Annie Scott
First-year law student at University of Edinburgh
I am writing this, having missed my first zoom “lecture” of the day – despite it working fine on previous occasions, it has opted to malfunction. As a first-year uni student, this is nothing new. While I had high hopes for the beginning of term: new friends, new experiences and a progress to higher learning, it has quickly become clear that both universities and students alike are not equipped to handle this new education arrangement.
The general sentiment in my halls of residence is that we students are merely cash cows for unis – bombarded by constant assurances pre-arrival which have proven baseless: the very first day of teaching, the entire system crashed and no one could get through to access lectures. The more astute of us predicted this as a prelude for what would follow...
Older students inform me that they were always advised not to rely solely on the pre recorded lectures for learning, that it was the in-person interaction that was key to getting a good degree.
I pity all the students paying full price for recycled lectures. Even if the wifi in my halls decides to co-operate, as a result of the 6-2 rule, all university interactions have gone online, leaving students staring at a webcam 3+ hours a day. This is in no way a conductive environment for studying and even the lecturers seem to have dwindling faith in this method.
Worryingly, for a nation supposedly so concerned with mental health, there is little consideration for these freshers, alone in a new city, separated from their families, trying to juggle sudden responsibility and adulthood with awkward Zoom ice breakers.
Upon yesterday’s announcement that students would be banned from restaurants, pubs and not be allowed to socialise outside of their households, it was carnage. Social media was bombarded with #sturgeonout, friends of mine felt betrayed upon realising that it was too late to break their contract and return to Glasgow. They, like many, had been inveigled into paying extortionate costs to be cut off from everyone. my English flatmates were dismayed that they were forking out eye-watering tuition for this subpar university experience.
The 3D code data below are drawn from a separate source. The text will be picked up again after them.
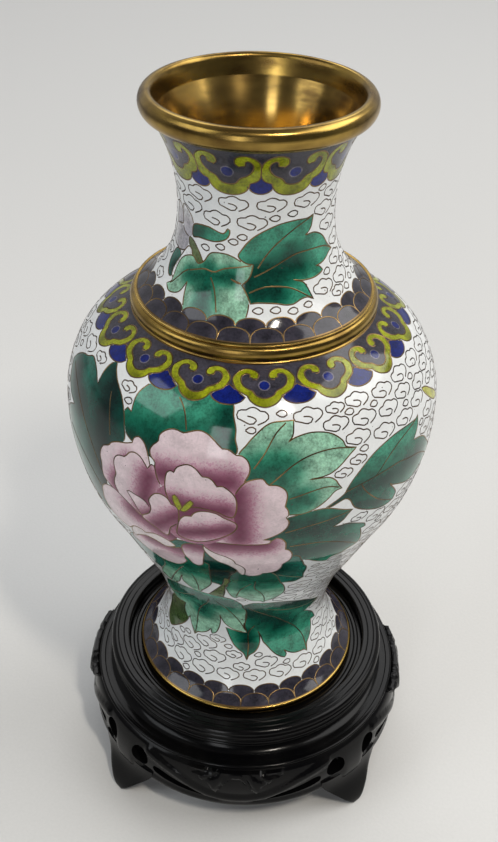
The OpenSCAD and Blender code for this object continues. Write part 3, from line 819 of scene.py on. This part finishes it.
def peony(pic):
    """The flower: petals from the back ones to the front ones, with two stamens."""
    piece = "peony_enamel"

    def petal(outline, focus):
        pic.cell(outline, piece, "petal", [focus])

    petal([(-29, 126.7), (-31.5, 128), (-33, 127), (-33.3, 125.5, 1), (-35.5, 124.5),
           (-38.5, 123.5), (-41, 122.2), (-42.3, 120.7), (-44.5, 119.5), (-45.8, 117.5),
           (-46.3, 115), (-45.8, 112.5), (-46, 110), (-45.5, 107.7), (-43, 106), (-40.5, 105.2, 1),
           (-33, 105), (-26, 115)], (-34, 118, -40, 108, 9))
    petal([(-23, 115), (-23.5, 119), (-25, 121.2), (-26, 121.5), (-27.3, 119.8, 1), (-30, 122.5),
           (-32, 123), (-33.8, 122.3), (-34.8, 121), (-35.8, 120, 1), (-37.5, 119.7), (-39, 118.7),
           (-40, 116.5), (-39.3, 112.3, 1), (-40.3, 110), (-40.5, 108), (-39.5, 105.5),
           (-35, 102.5), (-31, 99.5), (-22, 102)], (-27, 117, -30, 103, 10))
    petal([(-25, 121), (-25, 122.5), (-26.5, 124), (-27, 125.8), (-26.2, 127.5, 1), (-24.8, 129),
           (-24.8, 130.5), (-23, 132.5), (-20.5, 133.4), (-17.5, 133, 1), (-13, 134.5),
           (-10.5, 134.1), (-5.5, 130.5, 1), (-4, 130.5), (-1.5, 129.1, 1), (0, 129), (1.5, 128),
           (2.4, 126), (2.2, 124), (1, 121.5), (0, 118), (-5, 115), (-22, 115)],
          (-23, 120, -3, 121, 11))
    petal([(-31, 100), (-35, 102.5), (-41, 105.4), (-44.5, 105), (-47, 103.5), (-48.5, 101.5),
           (-49.3, 99, 1), (-50, 96.5), (-50, 94), (-48.5, 91), (-41.5, 88.7), (-39.7, 89, 1),
           (-38, 90.7), (-35.5, 92.2), (-33, 92.2), (-32, 91.5, 1), (-30, 92.7), (-27.5, 93.5),
           (-25, 93.2), (-23, 92.5), (-19, 97), (-22, 99)], (-34, 101, -20, 96, 12))
    petal([(-40.5, 85), (-37, 87), (-31.5, 90), (-28, 89.7), (-25, 88.7), (-21, 89.7),
           (-17.5, 91.5), (-19, 84), (-18.5, 83, 1), (-19.5, 81), (-22, 78), (-25, 76), (-33, 75.5),
           (-41.5, 81.5)], (-32, 90, -20, 90, 11))
    pic.cell([(-39.5, 86.5), (-38, 90.7), (-35.5, 92.2), (-33, 92.2), (-32, 91.5, 1), (-27.5, 93.5),
              (-22.5, 92.2), (-21, 90.7), (-25, 88.7), (-28, 89.7), (-31.5, 90), (-37, 87),
              (-38.5, 85.3)], piece, "petal_edge")
    petal([(-18, 93), (-11.2, 95), (-11.5, 90), (-12.2, 86), (-12.5, 84), (-13.5, 82), (-15, 81.2),
           (-16.5, 82), (-17.2, 84), (-18.5, 87)], (-17, 94, -12, 94, 9))
    petal([(9.3, 99.3), (10.5, 100.5), (12, 100), (13.5, 98), (13.8, 94.5, 1), (15, 93.8),
           (16.2, 91.5), (16, 88.5), (13.8, 85.8, 1), (13.7, 83.5), (12.5, 81), (10.5, 79.8),
           (7.7, 79.5, 1), (7, 78.3), (5, 77.3), (2.5, 77.5), (1.5, 78.5, 1), (1.5, 83), (0.5, 85),
           (-1.5, 86.7, 1), (-2.2, 88.7), (-4.5, 90.5), (-8, 92), (-10.5, 94), (-11.2, 95.5),
           (-12, 99)], (-8, 97, 7, 98, 12))
    pic.cell([(-11.2, 95), (-11, 92), (-7, 87), (-4.5, 85.7), (-1.5, 82.5), (-0.7, 80),
              (0.5, 78, 1), (1.5, 78.5, 1), (1.5, 83), (0.5, 85), (-1.5, 86.7, 1), (-2.2, 88.7),
              (-4.5, 90.5), (-8, 92), (-10.5, 94)], piece, "petal_edge")
    petal([(0, 120), (2, 121.8), (6, 122.5), (7, 121.2), (7.8, 120.5, 1), (10, 120.3), (12, 119),
           (12.9, 117), (12.4, 113, 1), (13.3, 111.5), (13.5, 109.5), (12.9, 108.8, 1), (13.8, 107),
           (13.5, 105), (12, 103), (9.5, 101.2), (6.8, 99.9, 1), (9, 99.5), (8.7, 98.3),
           (3.5, 97.6), (-5, 97.6), (-9, 98), (-6, 108), (-3, 114)], (-1, 117, 0, 101, 12))
    pic.cell([(-25, 110), (-22, 116), (-12, 118), (-3, 112), (-2, 104), (-10, 96), (-20, 96)],
             piece, "petal", [(-14, 108, 40)], wire=None)
    petal([(-21.5, 114), (-21, 120.8), (-19.8, 121.5), (-19, 121.2, 1), (-18.2, 123), (-15, 124.6),
           (-13, 124), (-10.7, 121.8, 1), (-9, 121.8), (-7.7, 121), (-6.5, 119.3, 1), (-5, 119.6),
           (-1.5, 116.5), (-1.2, 111), (-2.2, 109), (-4, 109.3), (-6.5, 110.5), (-13, 111),
           (-17, 109), (-20, 111)], (-19, 111, -4, 111, 10))
    for tip, foot in (((-18.7, 113.2), (-17.2, 108.6)), ((-14, 112.5), (-16.6, 108.4))):
        (ax, ay), (bx, by) = tip, foot
        pic.cell([(bx - 0.6, by), (ax - 0.8, ay), (ax, ay + 0.7), (ax + 0.8, ay), (bx + 0.6, by)],
                 "stamen_enamel", "lime")
    petal([(-35.5, 108, 1), (-34.5, 108.6), (-32, 108.2), (-30.3, 108), (-28.5, 107), (-26.5, 102),
           (-31, 99.7, 1), (-33.8, 105.5)], (-31, 100, -26, 104, 7))
    petal([(-27, 106), (-27.4, 108.5), (-25, 112), (-23, 112.5), (-21, 111.7), (-20, 110, 1),
           (-18.5, 109.5), (-17.8, 108), (-18.5, 103), (-21, 100), (-23, 95.5), (-27, 97.5),
           (-31, 100), (-28, 103)], (-26, 99, -18, 106, 9))
    petal([(-18.5, 102), (-17.5, 105), (-16, 106.7), (-14, 107.2, 1), (-13.3, 108.5),
           (-11.5, 109.8), (-9, 110.2), (-6.5, 109.8), (-5, 108.8), (-1, 106.5), (-2, 103),
           (-11, 97), (-15, 96.3), (-19, 97.5)], (-18, 99, -3, 104, 8))


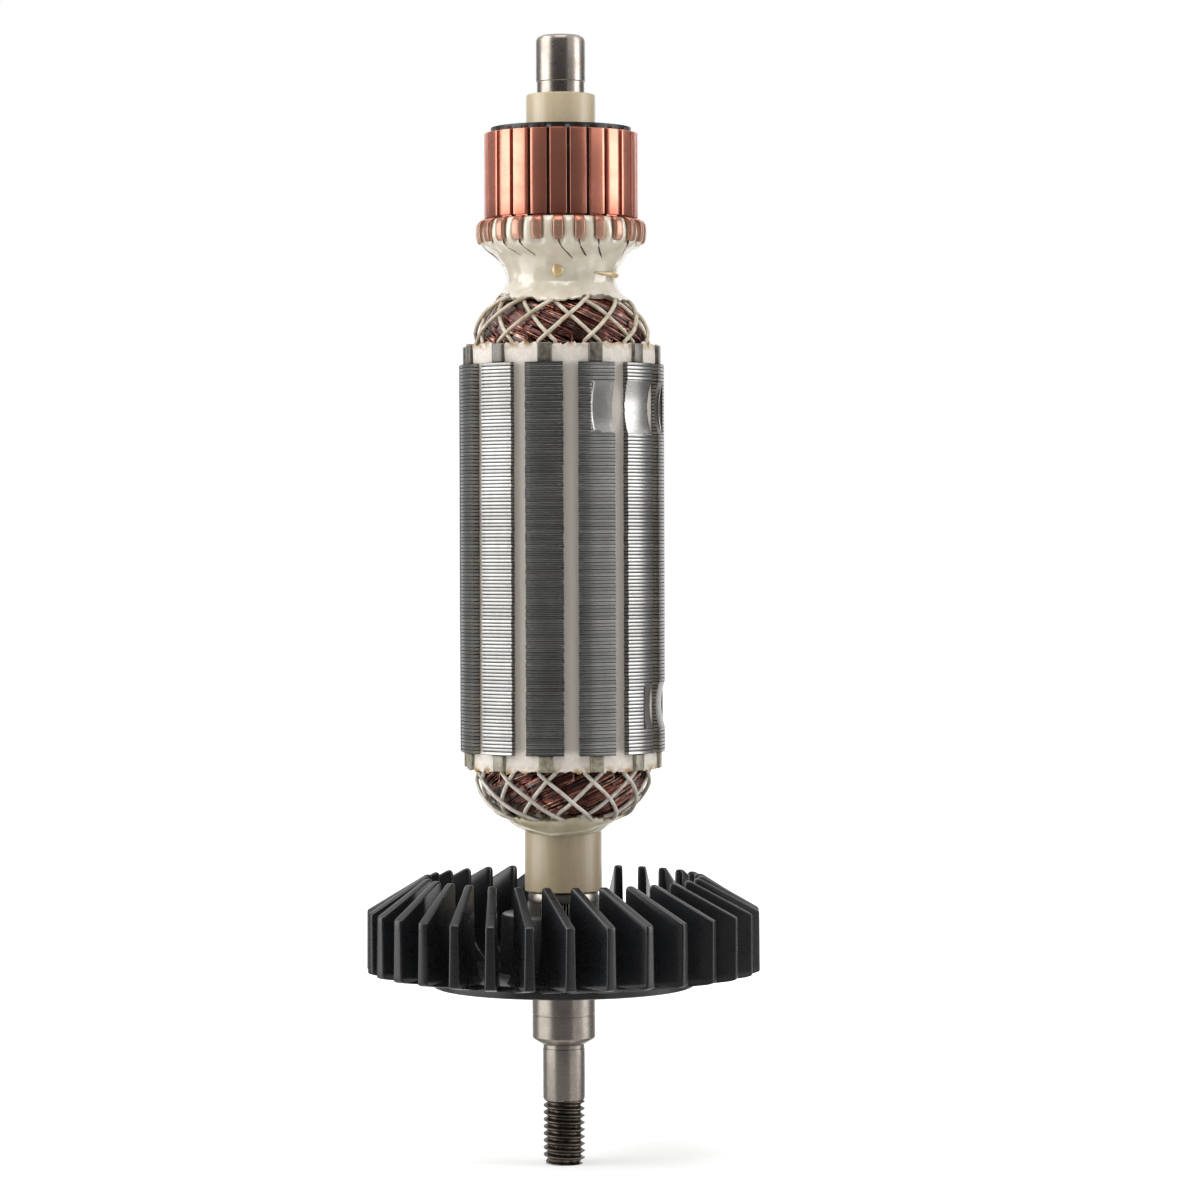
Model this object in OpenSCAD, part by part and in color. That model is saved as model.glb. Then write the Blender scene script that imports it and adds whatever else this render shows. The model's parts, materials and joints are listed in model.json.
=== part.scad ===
// Wound armature of a small universal motor.
// The axis is Z. z = 0 is the underside of the fan, where the drive end
// bearing butts; the commutator is at the top.

/* [Shaft] */
// Diameter of the drive end bearing seat
drive_seat_d = 9; // [8:0.5:10]
// Length of the drive end bearing seat, below the fan
drive_seat_len = 7.5; // [5:0.5:10]
// Length of the cone between the seat and the spigot
drive_cone_len = 0.8; // [0.4:0.1:1.4]
// Diameter of the spigot that carries the pinion
spigot_d = 6; // [5:0.5:7.5]
// Plain length of the spigot
spigot_len = 7; // [5:0.5:12]
// Width of the relief groove above the thread
thread_relief_w = 1.1; // [0.8:0.1:2]
// Diameter of the relief grooves below the spigot
thread_relief_d = 5.6; // [4:0.1:5]
// Length of the thread at the drive end
thread_len = 8.9; // [5:0.1:12]
// Outer diameter of the thread
thread_d = 5.9; // [5:0.1:7]
// Diameter of the knurled part that grips the fan
knurl_d = 10.2; // [9.5:0.1:11]
// Length of the knurled part, above the fan's underside
knurl_len = 13.6; // [12:0.2:18]
// Diameter of the shaft inside the insulating sleeve
core_shaft_d = 8; // [7.5:0.5:9]
// Diameter of the commutator end bearing seat
tail_seat_d = 7; // [6.8:0.1:7.6]
// Length of the commutator end bearing seat
tail_seat_len = 8.4; // [5:0.1:12]
// Chamfer at both shaft ends
end_chamfer = 0.7; // [0.3:0.1:1]

/* [Sleeve] */
// Outer diameter of the insulating sleeve
sleeve_d = 11; // [10.6:0.2:12]
// Outer diameter of the sleeve inside and above the commutator
collar_d = 9.9; // [9.2:0.1:10.4]
// Sleeve length in view above the knurled part
sleeve_low_len = 8.3; // [6:0.1:12]
// Height of the collar above the commutator rim
collar_len = 4.8; // [3:0.2:8]

/* [Core] */
// Outer diameter of the laminated core
core_d = 29.2; // [28.4:0.2:31]
// Length of the laminated core
core_len = 55; // [40:1:70]
// Number of slots
slots = 12; // [12]
// Width of a tooth's parallel neck
tooth_w = 2; // [1.8:0.1:2.2]
// Width of a slot's mouth
mouth_w = 2.2; // [1.6:0.1:2.6]
// Thickness of a tooth's tips
tip_t = 0.9; // [0.7:0.1:1.1]
// Place of a slot's round bottom on the way from the sleeve to the surface
slot_place = 0.46; // [0.45:0.005:0.48]
// Distance of the end plates' edges inside the core's surface
plate_step = 0.4; // [0:0.1:0.8]
// Thickness of the lower end plate
lower_plate_t = 2.3; // [1.6:0.1:3]
// Thickness of the upper end plate
upper_plate_t = 2.7; // [1.6:0.1:3.4]
// Turn of the core so that its teeth sit as they do against the bars
core_turn = -9.4; // [-15:0.1:15]

/* [Balance cuts] */
// Radius of the form cutter's profile, a little flatter than the core
cut_profile_r = 18; // [17:0.5:22]
// Radius of the form cutter at the middle of its profile
cutter_r = 9.5; // [8:0.5:14]
// Depth of the cut near the commutator
upper_cut_depth = 0.8; // [0.4:0.1:1]
// Distance of that cut's middle below the core's upper face
upper_cut_drop = 7.3; // [6:0.1:12]
// Direction of that cut
upper_cut_turn = 57; // [0:1:359]
// Depth of the cut near the fan
lower_cut_depth = 0.5; // [0.3:0.1:1]
// Distance of that cut's middle above the core's lower face
lower_cut_rise = 6.7; // [6:0.1:12]
// Direction of that cut
lower_cut_turn = 90; // [0:1:359]

/* [Coils] */
// Play between a coil's bundle and the paper round it
coil_play = 0.18; // [0.16:0.01:0.3]
// Thickness of a coil's bundle as a share of its width
coil_flat = 0.78; // [0.7:0.01:0.8]
// Distance of the inner layer under the centre of the slot's round bottom
layer_drop = 0.2; // [0.1:0.05:0.2]
// Gap between the two layers in a slot
layer_gap = 0.1; // [0.05:0.05:0.3]
// Gap between neighbouring bundles over the end plates
bundle_gap = 0.35; // [0.3:0.05:0.45]
// Slots between the two sides of one coil
coil_span = 5; // [5]
// Height of the laced coil ends above the end plates
coil_end_h = 7.6; // [7.2:0.1:9]
// Gap between a coil's nose and the sleeve
nose_gap = 0.86; // [0.8:0.02:1.2]
// Distance by which a bundle leans in at half its height
head_lean = 0.7; // [0.3:0.1:1]
// Width of the rounded shoulder of a coil end
shoulder_w = 2.5; // [2:0.1:3]
// Thickness of the paper slot liners
liner_t = 0.25; // [0.15:0.05:0.25]
// Diameter of the lacing cord
lace_d = 0.58; // [0.4:0.02:0.7]
// Angle that a lacing cord turns on its way over the coil ends
lace_sweep = 38; // [25:1:50]
// Angle between a cord's start and the tooth that it passes
lace_start = 5; // [2:1:8]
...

Even when, later, Nicola Sturgeon took to twitter to clarify this request would only last the weekend, this has little effect on the diminishing morale of students.
The demonisation of students has gone on long enough. We have worked our whole life to get to this point, only to be criticised at every turn. Universities are million pound businesses, it’s time we shifted the blame from teenagers socialising, to the people that time and time again assured that it would be safe, only to line their pockets and turn the country against us.